Your goal: Check every line below for the word "picture" and give only the number of lines where it appears.

Given information:
┄┄┄┄┄┄┄┄┄┄
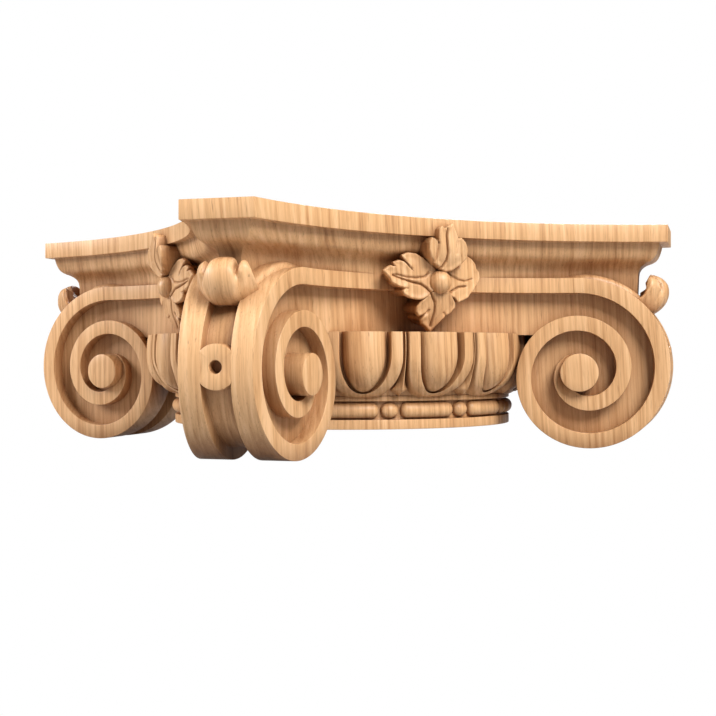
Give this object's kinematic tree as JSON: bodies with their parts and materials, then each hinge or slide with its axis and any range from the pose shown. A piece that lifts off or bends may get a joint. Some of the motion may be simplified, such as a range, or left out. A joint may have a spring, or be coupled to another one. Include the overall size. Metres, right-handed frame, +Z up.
{
  "type": "ionic capital",
  "caption": "Carved oak Ionic capital with diagonal volute pairs, egg and bead courses, face flowers and a hollow-sided abacus.",
  "frame": {"origin": "centre of the neck's flat underside, where the capital sits on its shaft", "axes": "+Z up towards the abacus; the four faces look along +X, -X, +Y and -Y, and the volute pairs stand on the diagonals"},
  "size_m": [0.27, 0.27, 0.1106],
  "materials": {
    "oak": "satin"
  },
  "bodies": {
    "root": {"ionic_capital": "oak"}
  },
  "joints": []
}
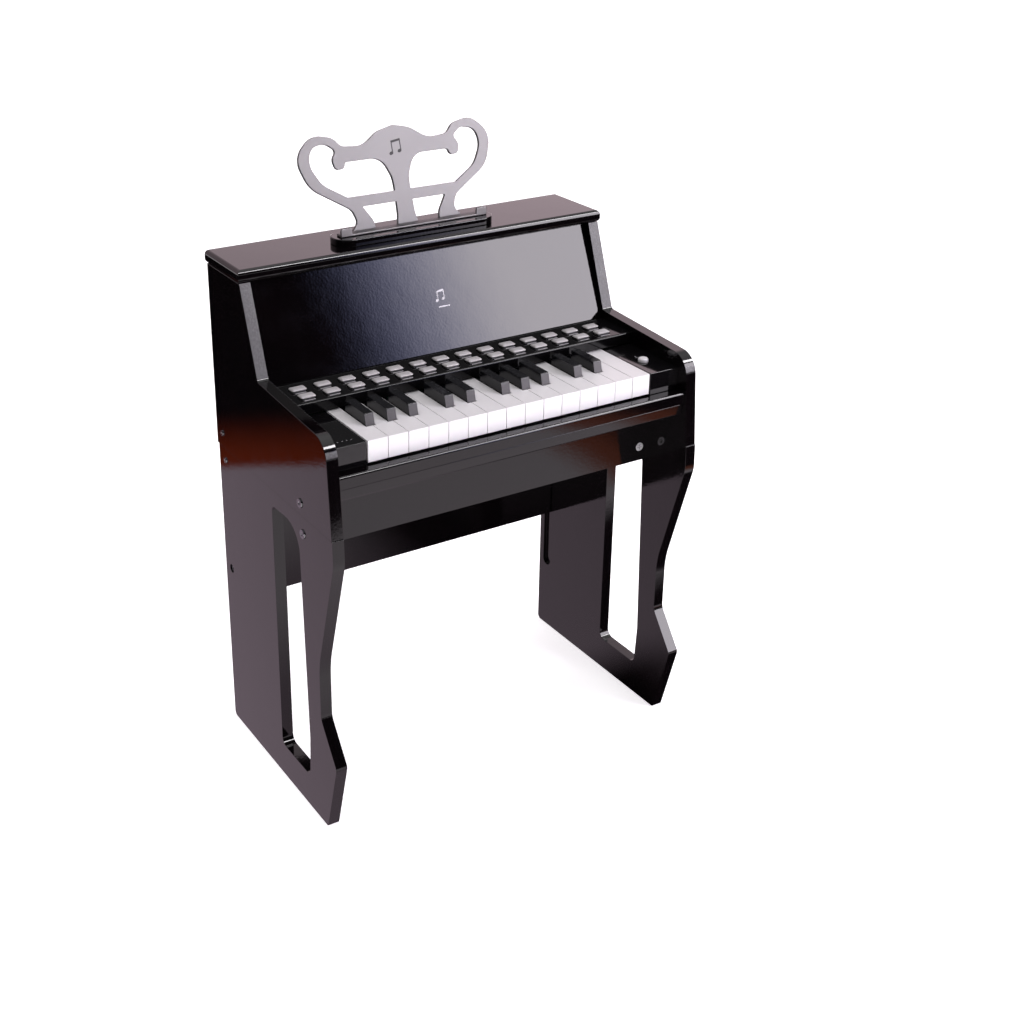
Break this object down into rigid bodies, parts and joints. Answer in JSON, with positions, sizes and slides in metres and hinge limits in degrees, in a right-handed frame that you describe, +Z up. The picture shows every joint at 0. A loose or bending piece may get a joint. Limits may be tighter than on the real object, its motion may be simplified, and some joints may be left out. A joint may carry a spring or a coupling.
{
  "type": "toy electronic keyboard",
  "caption": "Toy upright keyboard in a black lacquered cabinet on two panel legs, with sprung keys, sound buttons, a power button and a lyre-shaped music stand.",
  "frame": {"origin": "centre of the footprint of the whole object, on the floor", "axes": "+X to the player's right, +Y to the rear, +Z up; the player sits on the -Y side"},
  "size_m": [0.452, 0.2798, 0.6858],
  "materials": {
    "lacquer": "high gloss black lacquer over fibreboard",
    "panel_plastic": "gloss black moulded plastic",
    "frame_plastic": "plain black moulded plastic",
    "steel": "bright steel rod",
    "bolt_metal": "dark zinc plated steel",
    "silicone": "moulded rubber",
    "silicone_grey": "light grey silicone buttons",
    "circuit_board": "green circuit board",
    "speaker_black": "coated paper and steel",
    "cell_wrap": "plain coloured cell wrap",
    "white_plastic": "white moulded plastic, satin to gloss",
    "black_key_plastic": "satin black moulded plastic"
  },
  "bodies": {
    "cabinet": {"side_left": "lacquer", "side_right": "lacquer", "leg_left": "lacquer", "leg_right": "lacquer", "top_lid": "lacquer", "front_panel": "lacquer", "back_panel": "lacquer", "key_slip": "lacquer", "key_bed": "lacquer", "front_apron": "lacquer", "rear_stretcher": "lacquer", "stand_base": "lacquer", "stand_ledge": "lacquer", "stand_lyre": "lacquer", "cheek_left": "panel_plastic", "cheek_right": "panel_plastic", "button_panel": "panel_plastic", "key_frame": "frame_plastic", "key_rod": "steel", "contact_mat": "silicone", "key_board": "circuit_board", "button_board": "circuit_board", "main_board": "circuit_board", "speaker": "speaker_black", "battery_box": "frame_plastic", "battery_door": "frame_plastic", "batteries": "cell_wrap", "joining_plates": "lacquer", "frame_bolts": "bolt_metal", "stretcher_bolts": "bolt_metal"},
    "white_key_01": {"white_key_01": "white_plastic"},
    "white_key_02": {"white_key_02": "white_plastic"},
    "white_key_03": {"white_key_03": "white_plastic"},
    "white_key_04": {"white_key_04": "white_plastic"},
    "white_key_05": {"white_key_05": "white_plastic"},
    "white_key_06": {"white_key_06": "white_plastic"},
    "white_key_07": {"white_key_07": "white_plastic"},
    "white_key_08": {"white_key_08": "white_plastic"},
    "white_key_09": {"white_key_09": "white_plastic"},
    "white_key_10": {"white_key_10": "white_plastic"},
    "white_key_11": {"white_key_11": "white_plastic"},
    "white_key_12": {"white_key_12": "white_plastic"},
    "white_key_13": {"white_key_13": "white_plastic"},
    "white_key_14": {"white_key_14": "white_plastic"},
    "white_key_15": {"white_key_15": "white_plastic"},
    "black_key_01": {"black_key_01": "black_key_plastic"},
    "black_key_02": {"black_key_02": "black_key_plastic"},
    "black_key_03": {"black_key_03": "black_key_plastic"},
    "black_key_04": {"black_key_04": "black_key_plastic"},
    "black_key_05": {"black_key_05": "black_key_plastic"},
    "black_key_06": {"black_key_06": "black_key_plastic"},
    "black_key_07": {"black_key_07": "black_key_plastic"},
    "black_key_08": {"black_key_08": "black_key_plastic"},
    "black_key_09": {"black_key_09": "black_key_plastic"},
    "black_key_10": {"black_key_10": "black_key_plastic"},
    "buttons_rear_left": {"buttons_rear_left": "silicone_grey"},
    "buttons_rear_right": {"buttons_rear_right": "silicone_grey"},
    "buttons_front_left": {"buttons_front_left": "silicone_grey"},
    "buttons_front_right": {"buttons_front_right": "silicone_grey"},
    "power_button": {"power_button": "white_plastic"}
  },
  "joints": [
    {"name": "white_key_01_press", "type": "hinge", "parent": "cabinet", "child": "white_key_01", "pos_m": [0, 0.0141, 0.434], "axis": [1, 0, 0], "range_deg": [0, 2.17], "stiffness_Nm_per_rad": 0.8, "springref_deg": -3.44},
    {"name": "white_key_02_press", "type": "hinge", "parent": "cabinet", "child": "white_key_02", "pos_m": [0, 0.0141, 0.434], "axis": [1, 0, 0], "range_deg": [0, 2.17], "stiffness_Nm_per_rad": 0.8, "springref_deg": -3.44},
    {"name": "white_key_03_press", "type": "hinge", "parent": "cabinet", "child": "white_key_03", "pos_m": [0, 0.0141, 0.434], "axis": [1, 0, 0], "range_deg": [0, 2.17], "stiffness_Nm_per_rad": 0.8, "springref_deg": -3.44},
    {"name": "white_key_04_press", "type": "hinge", "parent": "cabinet", "child": "white_key_04", "pos_m": [0, 0.0141, 0.434], "axis": [1, 0, 0], "range_deg": [0, 2.17], "stiffness_Nm_per_rad": 0.8, "springref_deg": -3.44},
    {"name": "white_key_05_press", "type": "hinge", "parent": "cabinet", "child": "white_key_05", "pos_m": [0, 0.0141, 0.434], "axis": [1, 0, 0], "range_deg": [0, 2.17], "stiffness_Nm_per_rad": 0.8, "springref_deg": -3.44},
    {"name": "white_key_06_press", "type": "hinge", "parent": "cabinet", "child": "white_key_06", "pos_m": [0, 0.0141, 0.434], "axis": [1, 0, 0], "range_deg": [0, 2.17], "stiffness_Nm_per_rad": 0.8, "springref_deg": -3.44},
    {"name": "white_key_07_press", "type": "hinge", "parent": "cabinet", "child": "white_key_07", "pos_m": [0, 0.0141, 0.434], "axis": [1, 0, 0], "range_deg": [0, 2.17], "stiffness_Nm_per_rad": 0.8, "springref_deg": -3.44},
    {"name": "white_key_08_press", "type": "hinge", "parent": "cabinet", "child": "white_key_08", "pos_m": [0, 0.0141, 0.434], "axis": [1, 0, 0], "range_deg": [0, 2.17], "stiffness_Nm_per_rad": 0.8, "springref_deg": -3.44, "deforming": ["contact_mat"]},
    {"name": "white_key_09_press", "type": "hinge", "parent": "cabinet", "child": "white_key_09", "pos_m": [0, 0.0141, 0.434], "axis": [1, 0, 0], "range_deg": [0, 2.17], "stiffness_Nm_per_rad": 0.8, "springref_deg": -3.44},
    {"name": "white_key_10_press", "type": "hinge", "parent": "cabinet", "child": "white_key_10", "pos_m": [0, 0.0141, 0.434], "axis": [1, 0, 0], "range_deg": [0, 2.17], "stiffness_Nm_per_rad": 0.8, "springref_deg": -3.44},
    {"name": "white_key_11_press", "type": "hinge", "parent": "cabinet", "child": "white_key_11", "pos_m": [0, 0.0141, 0.434], "axis": [1, 0, 0], "range_deg": [0, 2.17], "stiffness_Nm_per_rad": 0.8, "springref_deg": -3.44},
    {"name": "white_key_12_press", "type": "hinge", "parent": "cabinet", "child": "white_key_12", "pos_m": [0, 0.0141, 0.434], "axis": [1, 0, 0], "range_deg": [0, 2.17], "stiffness_Nm_per_rad": 0.8, "springref_deg": -3.44},
    {"name": "white_key_13_press", "type": "hinge", "parent": "cabinet", "child": "white_key_13", "pos_m": [0, 0.0141, 0.434], "axis": [1, 0, 0], "range_deg": [0, 2.17], "stiffness_Nm_per_rad": 0.8, "springref_deg": -3.44},
    {"name": "white_key_14_press", "type": "hinge", "parent": "cabinet", "child": "white_key_14", "pos_m": [0, 0.0141, 0.434], "axis": [1, 0, 0], "range_deg": [0, 2.17], "stiffness_Nm_per_rad": 0.8, "springref_deg": -3.44},
    {"name": "white_key_15_press", "type": "hinge", "parent": "cabinet", "child": "white_key_15", "pos_m": [0, 0.0141, 0.434], "axis": [1, 0, 0], "range_deg": [0, 2.17], "stiffness_Nm_per_rad": 0.8, "springref_deg": -3.44},
    {"name": "black_key_01_press", "type": "hinge", "parent": "cabinet", "child": "black_key_01", "pos_m": [0, 0.0141, 0.434], "axis": [1, 0, 0], "range_deg": [0, 2.17], "stiffness_Nm_per_rad": 0.8, "springref_deg": -3.44},
    {"name": "black_key_02_press", "type": "hinge", "parent": "cabinet", "child": "black_key_02", "pos_m": [0, 0.0141, 0.434], "axis": [1, 0, 0], "range_deg": [0, 2.17], "stiffness_Nm_per_rad": 0.8, "springref_deg": -3.44},
    {"name": "black_key_03_press", "type": "hinge", "parent": "cabinet", "child": "black_key_03", "pos_m": [0, 0.0141, 0.434], "axis": [1, 0, 0], "range_deg": [0, 2.17], "stiffness_Nm_per_rad": 0.8, "springref_deg": -3.44},
    {"name": "black_key_04_press", "type": "hinge", "parent": "cabinet", "child": "black_key_04", "pos_m": [0, 0.0141, 0.434], "axis": [1, 0, 0], "range_deg": [0, 2.17], "stiffness_Nm_per_rad": 0.8, "springref_deg": -3.44},
    {"name": "black_key_05_press", "type": "hinge", "parent": "cabinet", "child": "black_key_05", "pos_m": [0, 0.0141, 0.434], "axis": [1, 0, 0], "range_deg": [0, 2.17], "stiffness_Nm_per_rad": 0.8, "springref_deg": -3.44},
    {"name": "black_key_06_press", "type": "hinge", "parent": "cabinet", "child": "black_key_06", "pos_m": [0, 0.0141, 0.434], "axis": [1, 0, 0], "range_deg": [0, 2.17], "stiffness_Nm_per_rad": 0.8, "springref_deg": -3.44},
    {"name": "black_key_07_press", "type": "hinge", "parent": "cabinet", "child": "black_key_07", "pos_m": [0, 0.0141, 0.434], "axis": [1, 0, 0], "range_deg": [0, 2.17], "stiffness_Nm_per_rad": 0.8, "springref_deg": -3.44},
    {"name": "black_key_08_press", "type": "hinge", "parent": "cabinet", "child": "black_key_08", "pos_m": [0, 0.0141, 0.434], "axis": [1, 0, 0], "range_deg": [0, 2.17], "stiffness_Nm_per_rad": 0.8, "springref_deg": -3.44},
    {"name": "black_key_09_press", "type": "hinge", "parent": "cabinet", "child": "black_key_09", "pos_m": [0, 0.0141, 0.434], "axis": [1, 0, 0], "range_deg": [0, 2.17], "stiffness_Nm_per_rad": 0.8, "springref_deg": -3.44},
    {"name": "black_key_10_press", "type": "hinge", "parent": "cabinet", "child": "black_key_10", "pos_m": [0, 0.0141, 0.434], "axis": [1, 0, 0], "range_deg": [0, 2.17], "stiffness_Nm_per_rad": 0.8, "springref_deg": -3.44},
    {"name": "buttons_rear_left_press", "type": "slide", "parent": "cabinet", "child": "buttons_rear_left", "axis": [0, 0, -1], "range_m": [0, 0.0015], "stiffness_N_per_m": 600, "springref_m": -0.001},
    {"name": "buttons_rear_right_press", "type": "slide", "parent": "cabinet", "child": "buttons_rear_right", "axis": [0, 0, -1], "range_m": [0, 0.0015], "stiffness_N_per_m": 600, "springref_m": -0.001},
    {"name": "buttons_front_left_press", "type": "slide", "parent": "cabinet", "child": "buttons_front_left", "axis": [0, 0, -1], "range_m": [0, 0.0015], "stiffness_N_per_m": 600, "springref_m": -0.001},
    {"name": "buttons_front_right_press", "type": "slide", "parent": "cabinet", "child": "buttons_front_right", "axis": [0, 0, -1], "range_m": [0, 0.0015], "stiffness_N_per_m": 600, "springref_m": -0.001},
    {"name": "power_button_press", "type": "slide", "parent": "cabinet", "child": "power_button", "axis": [0, 0, -1], "range_m": [0, 0.0015], "stiffness_N_per_m": 600, "springref_m": -0.001}
  ]
}
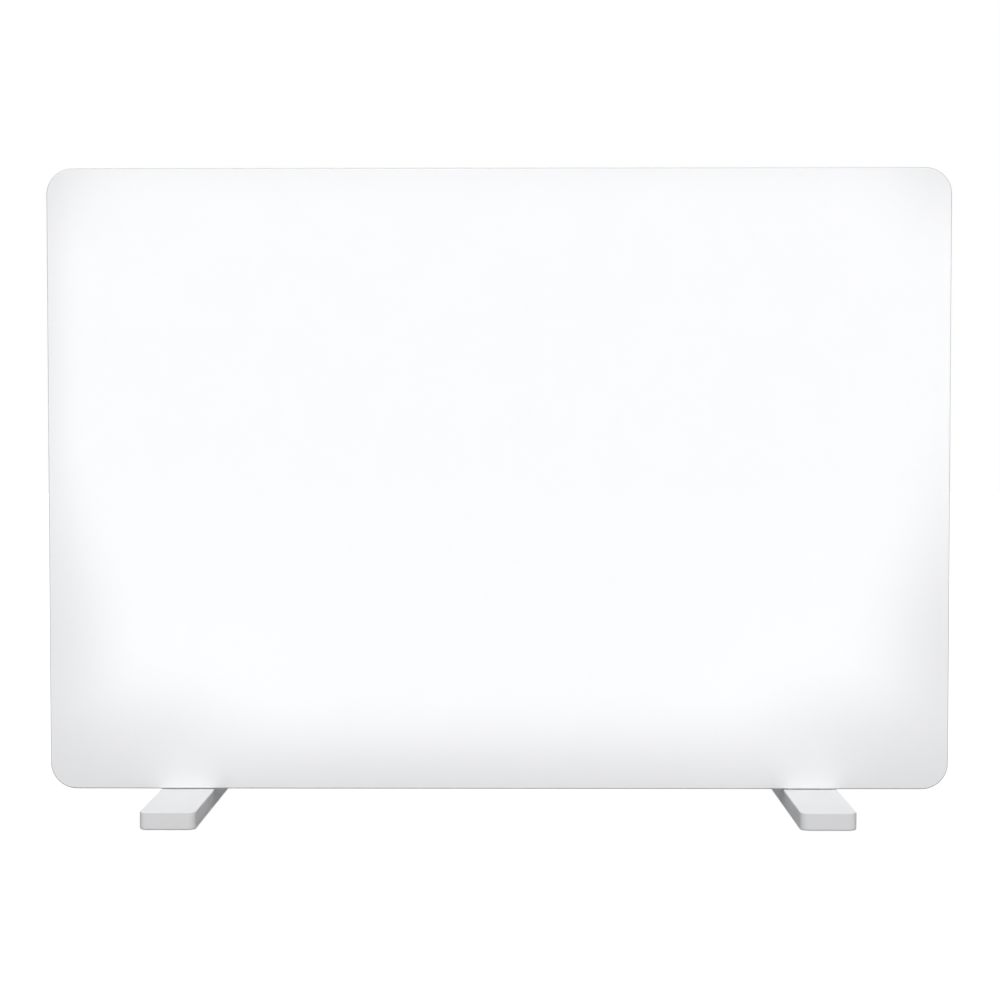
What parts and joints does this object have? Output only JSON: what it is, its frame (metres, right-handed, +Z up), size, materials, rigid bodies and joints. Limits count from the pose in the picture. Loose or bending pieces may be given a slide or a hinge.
┄┄┄┄┄┄┄┄┄┄
Problem solution: 2